Can I submit two individuals for one award?
Unfortunately not! Sets need to decide on one individual for each category who they think has achieved above and beyond on D&I work over the last year.
The one exception to this would be where team members have jointly run a programme, who sets might want to submit together. However the strongest applications invariably involve individuals who have contributed to the legal community across multiple projects or programmes, so we’d encourage sets to consider other work each of the individuals in question and whether, bearing that in mind, a nomination for one might be stronger.
So that’s the shortlist: how do you decide on the winners?
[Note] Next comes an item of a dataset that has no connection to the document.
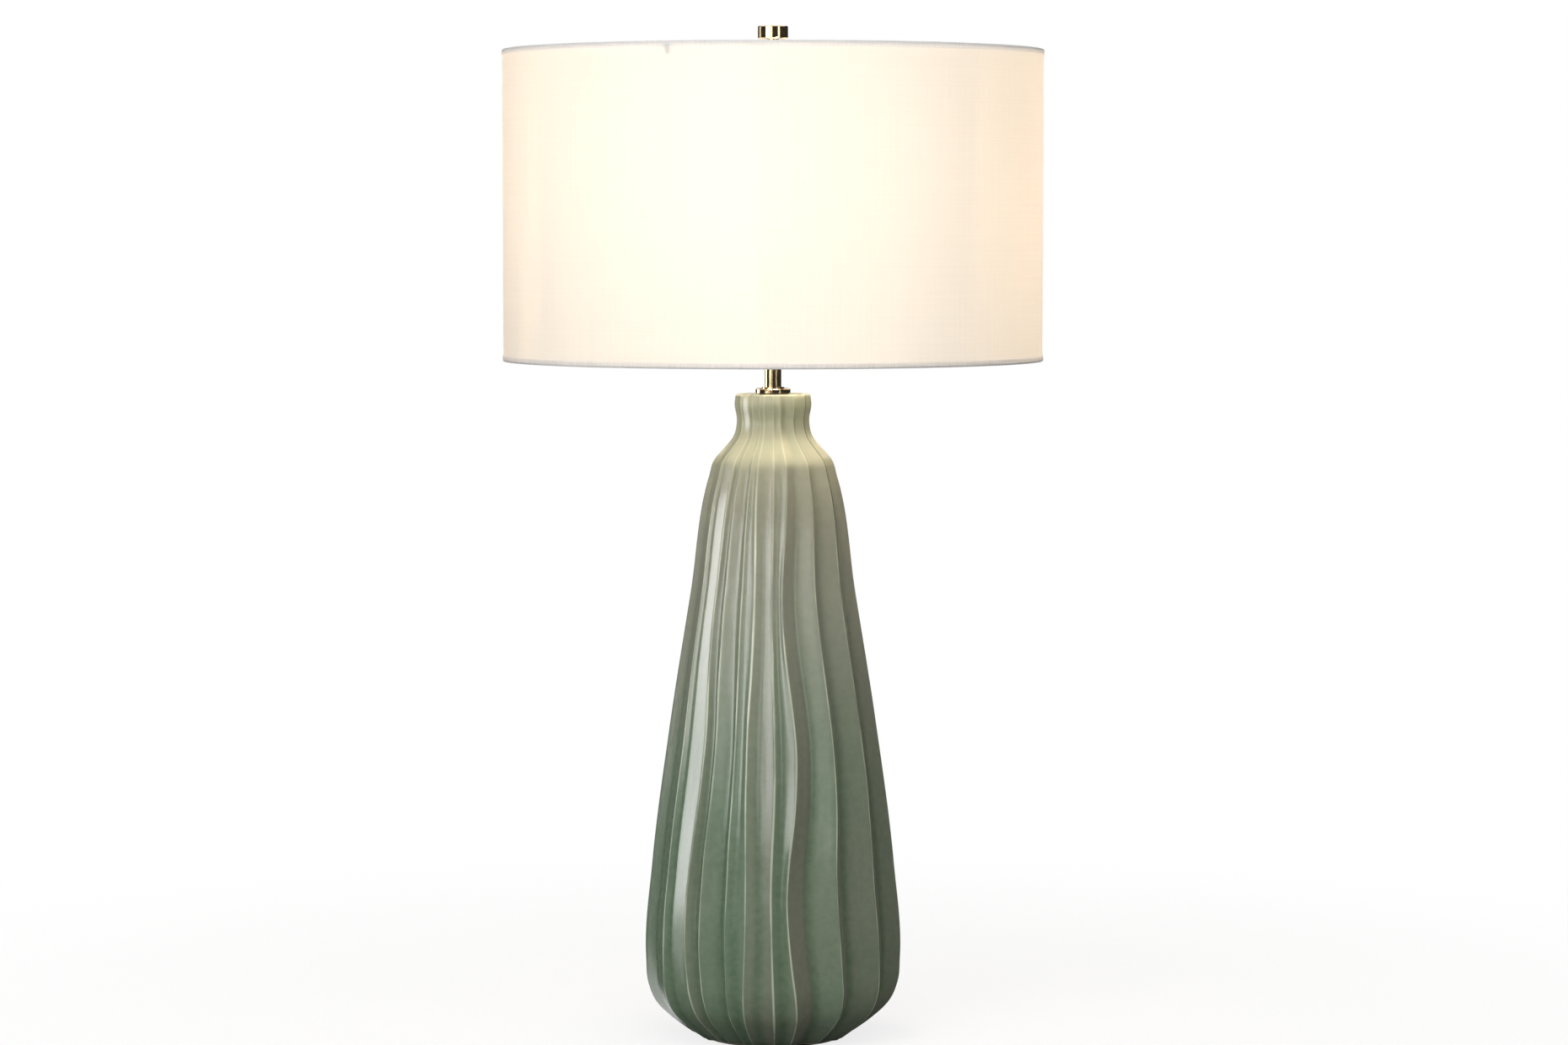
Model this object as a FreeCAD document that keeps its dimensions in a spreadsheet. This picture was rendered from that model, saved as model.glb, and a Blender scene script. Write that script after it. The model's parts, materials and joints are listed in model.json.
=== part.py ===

First we take some time away from the material, so that we’re able to approach it with fresh eyes for that crucial final stage. When we return to the shortlist, the team will reread the submissions and referee statements for each of the top contenders. What follows is a spirited debate between the team: while the final three are decided by the numerical scores the last stage of the process comes down to the expertise of our team. We also work closely with our UK Bar team to utilise their deep knowledge of the market.
How can my team/firm get more involved?
There are two main ways sets can get involved. The first, unsurprisingly, is filling out the nomination! The second would be booking a table at the Awards, which this year are going to be held in the beautiful JW Marriott Grosvenor House. Anyone who has been to the Awards will tell you it’s an inspirational celebration of the best of the legal industry.